Lui con la macchina fotografica voleva conoscere, indagare la realtà nei suoi aspetti più riposti, sprigionare la magia del quotidiano, evidenziare geometrie, e mostrare anche a noi come esercitare uno sguardo calmo e profondo, e portarlo nella nostra vita.
Mi è parsa una lezione attualissima, questo rapporto con le cose, ora che è così mediato da tanti schermi e scandito da tanti scatti.
Uscita dal Maxxi, mi sembrava di guardare tutto in modo diverso.
Si, lo sguardo di Ghirri era uno sguardo ‘ecologico’, senza incrostazioni (tecniche o ideologiche), senza gerarchie (nessuna distinzione tra soggetto ‘alto’ e soggetto ‘basso’), senza abitudine (nessuna nebbia mentale). Ogni sua inquadratura creava, e che, senso.
Volevo dire: creava e crea senso.
Ghirri ha lo sguardo dei grandi fotografi sulla natura e sul dettaglio insolito. Così narra il nostro tempo (*_))
Buongiorno Luisa,
mi permetto di darti del tu in quanto amica di tastiera e appuntamento quasi quotidiano, insieme a Annamaria Testa e Giovanna Cosenza.
Io faccio il designer ma sono convinto che le idee non siano chiare nella nostra mente sin quando non si hanno le parole, le frasi e le immagini giuste per comunicarle.
Casualmente insegno Design for All, la progettazione per la variabilità umana, in una piccola università privata di design. Sto organizzando il programma per il prossimo anno -non faccio mai le stesse cose– e pensavo di assegnare, come uno degli esercizi relativi alla percezione delle persone non vedenti, il disegnare un ambiente, una stanza o un appartamento a partire dalla sua descrizione letteraria. Una simulazione impossibile ma empatica su come una persona cieca potrebbe immaginare il luogo in base alla descrizione che ne riceve.
L’opposto del lavoro di Pier Luigi Ghirri. La descrizione di quegli scatti per ricostruirli con l’immaginazione e la raffigurazione.
Questo anche per vedere quante diverse interpretazioni visive si possono generare dalla stessa descrizione verbale.
Purtroppo, oltre alla stanza della Metamorfosi di Kafka o quella dell’Uomo senza qualità di Musil non vado, mentre sarebbe più traducibile la descrizione di un ambiente attuale, contemporaneo.
Mi chiedo se il tuo blog e le tue lettrici/lettori possano darmi una mano e segnalarmi una descrizione utile al mio obiettivo, tratta da un testo letterario contemporaneo.

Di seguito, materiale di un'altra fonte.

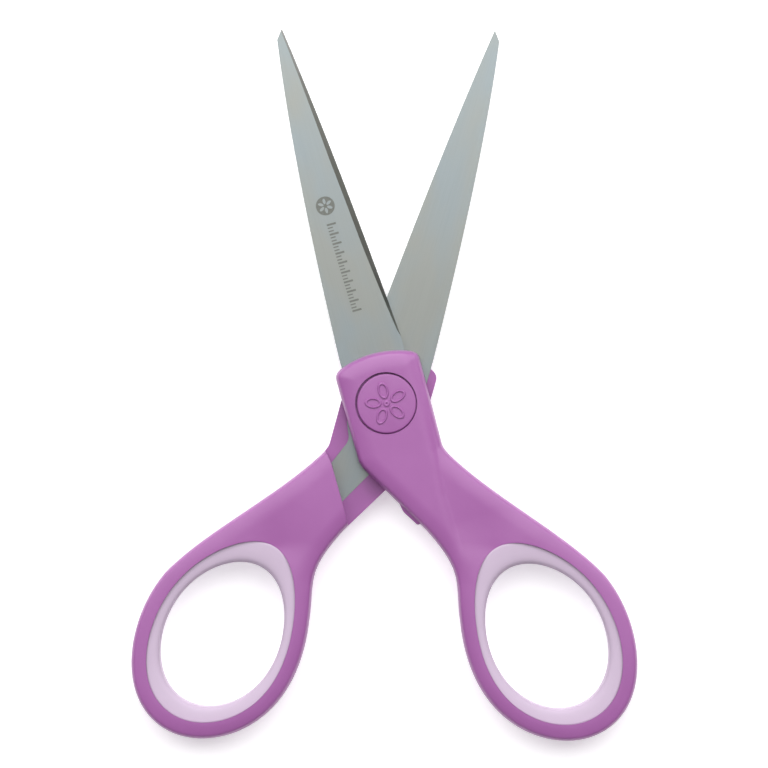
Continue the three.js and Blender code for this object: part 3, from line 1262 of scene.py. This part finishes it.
# --- Studio ---
@dataclass
class Studio:
    """A pale table under soft light, seen from straight above.

    Attributes:
        field_m: how much of the table the view covers.
        aim: where the middle of the view is, from the pivot.
        roll_deg: how far the scissors lie askew in the view.
        lens_mm: a long lens, which keeps the view nearly without perspective.
        sensor_mm: width of the camera's sensor.
        table_m: half of the table's width.
        table_gap: a hair between table and scissors, so that the two never share a plane.
        glow: how brightly the table is lit from beneath.
        sky_strength: how bright the even light from all round is.
    """

    field_m: float = 0.1405
    aim: tuple[float, float] = (-0.0004, 0.00351)
    roll_deg: float = 0.36
    lens_mm: float = 300.0
    sensor_mm: float = 36.0
    table_m: float = 3.0
    table_gap: float = 0.05
    glow: float = 0.4
    sky_strength: float = 0.32

    def build(self) -> None:
        """Makes the camera, the table and the lights."""
        self.camera()
        self.table()
        self.lamps()
        self.sky()

    def camera(self) -> None:
        """Looks straight down at the scissors."""
        data = bpy.data.cameras.new("overhead")
        data.lens = self.lens_mm
        data.sensor_width = self.sensor_mm
        data.clip_end = 20.0
        camera = bpy.data.objects.new("overhead", data)
        distance = self.field_m * self.lens_mm / self.sensor_mm
        camera.location = (*self.aim, SHEAR_PLANE + distance)
        camera.rotation_euler = (0.0, 0.0, math.radians(self.roll_deg))
        bpy.context.scene.collection.objects.link(camera)
        bpy.context.scene.camera = camera

    def table(self) -> None:
        """A wide pale floor that the scissors lie on, lit from beneath so that shadows stay faint."""
        bm = bmesh.new()
        bmesh.ops.create_grid(bm, x_segments=1, y_segments=1, size=self.table_m)
        bmesh.ops.translate(bm, verts=bm.verts[:], vec=(0.0, 0.0, -self.table_gap * MM))
        floor = as_object(bm, "pale_table")
        material, tree, shader = new_material("matt_white_laminate")
        noise = add(tree, "ShaderNodeTexNoise", {"Vector": object_place(tree), "Scale": 0.02, "Detail": 2.0})
        stops = ((0.3, "#F6F6F6"), (0.7, "#F9F9F9"))
        tint = add(tree, "ShaderNodeValToRGB", {"Fac": noise.outputs["Fac"]}, stops)
        feed(tree, shader, {
            "Base Color": tint.outputs["Color"],
            "Roughness": 0.8,
            "Emission Color": linear("#FFFFFF"),
            "Emission Strength": self.glow,
        })
        floor.data.materials.append(material)

    def lamps(self) -> None:
        """A wide soft panel beyond the tips and overhead, and a small lamp that draws the glints."""
        for name, place, size, watts in (
            ("panel", (0.0, 0.62, 0.85), (2.6, 1.3), 23.5),
            ("spark", (-0.08, 0.6, 0.5), (0.1, 0.1), 0.8),
        ):
            data = bpy.data.lights.new(name, "AREA")
            data.shape = "ELLIPSE"
            data.size, data.size_y = size
            data.energy = watts
            lamp = bpy.data.objects.new(name, data)
            lamp.location = place
            lamp.rotation_euler = (-Vector(place)).to_track_quat("-Z", "Y").to_euler()
            lamp.visible_camera = False
            bpy.context.scene.collection.objects.link(lamp)

    def sky(self) -> None:
        """Even white light from all round."""
        world = bpy.data.worlds.new("studio")
        world.use_nodes = True
        background = world.node_tree.nodes["Background"]
        feed(world.node_tree, background, {"Color": linear("#FFFFFF"), "Strength": self.sky_strength})
        bpy.context.scene.world = world
        bpy.context.scene.view_settings.view_transform = "Standard"


def main() -> None:
    """Builds the scissors, half by half, then the pivot's finishes and the studio."""
    logging.basicConfig(level=logging.INFO, format="%(message)s")
    Studio().build()
    paint = Paintbox()
    pieces = []
    for side in Side:
        pieces.append(Blade(side).build(paint))
        pieces.append(Handle(side).build(paint))
        pieces.append(GripLining(side).build(paint))
        pieces.append(Cap(side, recess=0.15 if side is Side.FRONT else 0.0).build(paint))
    pieces.append(Etching().build(paint))
    PivotStack().dress(paint)
    for piece in pieces:
        LOG.info("%s: %d faces", piece.name, len(piece.data.polygons))


if __name__ == "__main__":
    main()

Se ritieni questo intervento ot, cancellami pure,
grazie.
Ciao Rodolfo,
certo che ti diamo una mano.
Ci dici qualcosa di più e anche qualche tuo riferimento?

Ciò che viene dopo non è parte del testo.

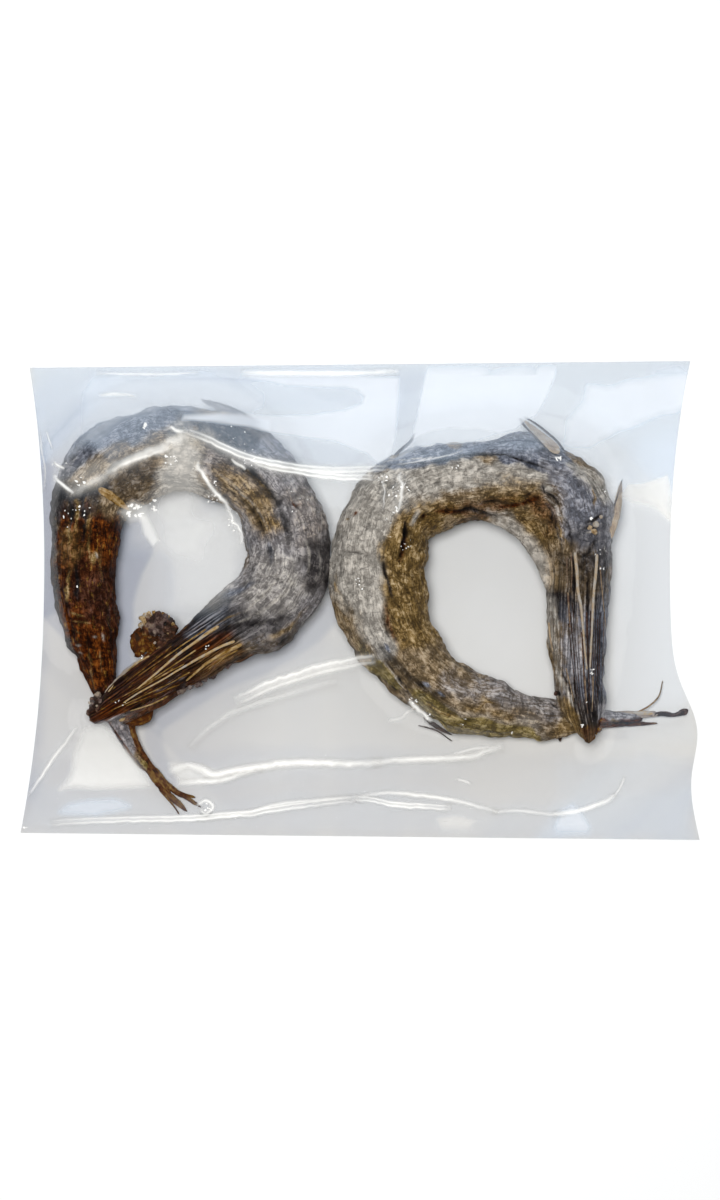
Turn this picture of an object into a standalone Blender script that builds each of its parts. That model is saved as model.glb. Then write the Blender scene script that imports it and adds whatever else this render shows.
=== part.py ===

Sito, blog, corso… cosi magari ci faccio un post e il tuo appello si vede meglio?
Luisa
Grazie Luisa,
beh, quando si è immersi nella lettura la descrizione di persone e luoghi evoca immagini. Questa attività iconopoietica (scusa, mi è scappata) ci mostra immagini cangianti e ricomposte, che probabilmente non abbiamo mai visto davvero.

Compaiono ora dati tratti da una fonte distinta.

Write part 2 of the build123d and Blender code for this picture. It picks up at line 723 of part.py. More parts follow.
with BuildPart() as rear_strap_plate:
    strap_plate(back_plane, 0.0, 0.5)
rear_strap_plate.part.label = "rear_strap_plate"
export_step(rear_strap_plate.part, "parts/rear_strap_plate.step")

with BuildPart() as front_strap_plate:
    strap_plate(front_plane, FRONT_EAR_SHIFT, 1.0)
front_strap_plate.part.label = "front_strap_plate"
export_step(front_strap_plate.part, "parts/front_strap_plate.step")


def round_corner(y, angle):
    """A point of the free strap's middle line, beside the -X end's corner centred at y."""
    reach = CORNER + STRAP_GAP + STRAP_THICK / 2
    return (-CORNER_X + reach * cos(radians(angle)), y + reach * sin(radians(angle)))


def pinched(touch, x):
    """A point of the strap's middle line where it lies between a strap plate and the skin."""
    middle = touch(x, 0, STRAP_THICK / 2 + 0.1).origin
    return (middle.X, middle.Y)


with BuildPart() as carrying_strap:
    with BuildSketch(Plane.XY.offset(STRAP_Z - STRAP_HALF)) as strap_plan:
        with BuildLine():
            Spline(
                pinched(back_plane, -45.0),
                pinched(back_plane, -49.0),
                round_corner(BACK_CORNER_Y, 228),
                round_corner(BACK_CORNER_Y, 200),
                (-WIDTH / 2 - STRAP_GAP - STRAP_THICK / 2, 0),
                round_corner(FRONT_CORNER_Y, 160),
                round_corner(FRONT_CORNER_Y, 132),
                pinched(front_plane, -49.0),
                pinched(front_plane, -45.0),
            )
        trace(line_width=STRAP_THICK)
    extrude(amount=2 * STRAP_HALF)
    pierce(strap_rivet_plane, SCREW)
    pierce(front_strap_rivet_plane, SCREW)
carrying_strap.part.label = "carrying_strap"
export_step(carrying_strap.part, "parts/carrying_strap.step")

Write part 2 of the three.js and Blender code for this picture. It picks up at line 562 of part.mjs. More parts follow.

Pensavo di sfruttare questa nostra capacità innata per fare immaginare, e poi far disegnare e tradurre in progetto una stanza o parte di un appartamento, ai miei allievi di interior design, nell’ambito del corso di Design for All, cioè la progettazione non discriminante orientata alle persone con disabilità, in questo caso alle persone ipo o non vedenti. Una sorta di immedesimazione: “Secondo te, a partire da questa descrizione letteraria, come immagini possa essere, visto nella mente di una persona cieca, questo luogo? Disegnalo”. L’esercizio continua con l’evidenziazione delle emergenze, degli ostacoli, delle barriere, dei pericoli, e perché no, con una nuova riscrittura… e poi con il darsi un limite che la cosa può prendere la mano.
L’idea può essere simpatica e stimolante, peccato che la descrizione o la faccio io (che so, della bella foto d’interni qui in alto di Ghirri), ma non sono così capace, oppure la cerco nei libri già bella e scritta bene e con tutti i dettagli al posto giusto. Lo so che descrizioni così esistono, dato che nel tempo ne avrò lette decine o centinaia, ma l’Alzheimer galoppa e quando cerchi qualcosa figurati se la trovi. Da qui l’appello.
Sono Rodolfo Di Martino, al mio sito rodolfodimartinodesign.com ci sono i vari recapiti e qualche notiziola in più.
Ovviamente, se il tutto andrà in porto, verso la fine dell’anno sarò ben lieto di farti avere i risultati dell’esperimento con tutti i rendering dell’ambiente interpretato.
Grazie,
Rodolfo
Grazie Rodolfo.
Appena ho un attimo ci faccio il post.